Re: [WIP RFC 2/5] Documentation: add Packfile URIs design doc

Christian Couder <christian.couder@xxxxxxxxx> · Fri, 22 Feb 2019 12:35:00 +0100

On Tue, Feb 19, 2019 at 9:10 PM Jonathan Tan <jonathantanmy@xxxxxxxxxx> wrote:
>
> > > Good points about SSH support and the client needing to control which
> > > protocols the server will send URIs for. I'll include a line in the
> > > client request in which the client can specify which protocols it is OK
> > > with.
> >
> > What if a client is ok to fetch from some servers but not others (for
> > example github.com and gitlab.com but nothing else)?
> >
> > Or what if a client is ok to fetch using SSH from some servers and
> > HTTPS from other servers but nothing else?
>
> The objects received from the various CDNs are still rehashed by the
> client (so they are identified with the correct name), and if the client
> is fetching from a server, presumably it can trust the URLs it receives
> (just like it trusts ref names, and so on). Do you know of a specific
> case in which a client wants to fetch from some servers but not others?

For example I think the Great Firewall of China lets people in China
use GitHub.com but not Google.com. So if people start configuring
their repos on GitHub so that they send packs that contain Google.com
CDN URLs (or actually anything that the Firewall blocks), it might
create many problems for users in China if they don't have a way to
opt out of receiving packs with those kind of URLs.

> (In any case, if this happens, the client can just disable the CDN
> support.)

Would this mean that people in China will not be able to use the
feature at all, because too many of their clones could be blocked? Or
that they will have to create forks to mirror any interesting repo and
 reconfigure those forks to work well from China?

> > I also wonder in general how this would interact with promisor/partial
> > clone remotes.
> >
> > When we discussed promisor/partial clone remotes in the thread
> > following this email:
> >
> > https://public-inbox.org/git/20181016174304.GA221682@xxxxxxxxxxxxxxxxxxxxxxxxx/
> >
> > it looked like you were ok with having many promisor remotes, which I
> > think could fill the same use cases especially related to large
> > objects.
> >
> > As clients would configure promisor remotes explicitly, there would be
> > no issues about which protocol and servers are allowed or not.
> >
> > If the issue is that you want the server to decide which promisor
> > remotes would be used without the client having to do anything, maybe
> > that could be something added on top of the possibility to have many
> > promisor remotes.
>
> It's true that there is a slight overlap with respect to large objects,
> but this protocol can also handle large sets of objects being offloaded
> to CDN, not only single ones.

Isn't partial clone also designed to handle large sets of objects?

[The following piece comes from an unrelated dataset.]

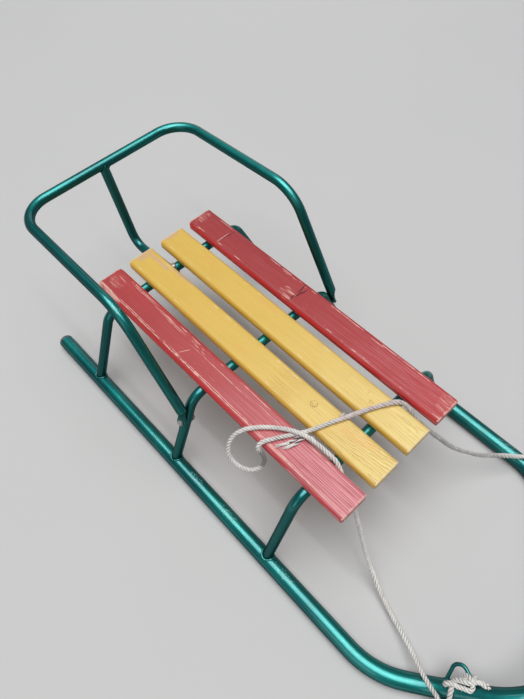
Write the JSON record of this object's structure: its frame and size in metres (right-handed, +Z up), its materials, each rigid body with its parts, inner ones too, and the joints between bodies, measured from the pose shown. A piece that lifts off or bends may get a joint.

> (The included implementation only handles
> single objects, as a minimum viable product, but it is conceivable that
> the server implementation is later expanded to allow offloading of sets
> of objects.)
>
> And this protocol is meant to be able to use CDNs to help serve objects,
> whether single objects or sets of objects. In the case of promisor
> remotes, the thing we fetch from has to be a Git server.

When we discussed the plan for many promisor remotes, Jonathan Nieder
(in the email linked above) suggested:

 2. Simplifying the protocol for fetching missing objects so that it
    can be satisfied by a lighter weight object storage system than
    a full Git server.  The ODB helpers introduced in this series are
    meant to speak such a simpler protocol since they are only used
    for one-off requests of a collection of missing objects instead of
    needing to understand refs, Git's negotiation, etc.

and I agreed with that point.

Is there something that you don't like in many promisor remotes?

> (We could use
> dumb HTTP from a CDN, but that defeats the purpose in at least one way -
> with dumb HTTP, we have to fetch objects individually, but with URL
> support, we can fetch objects as sets too.)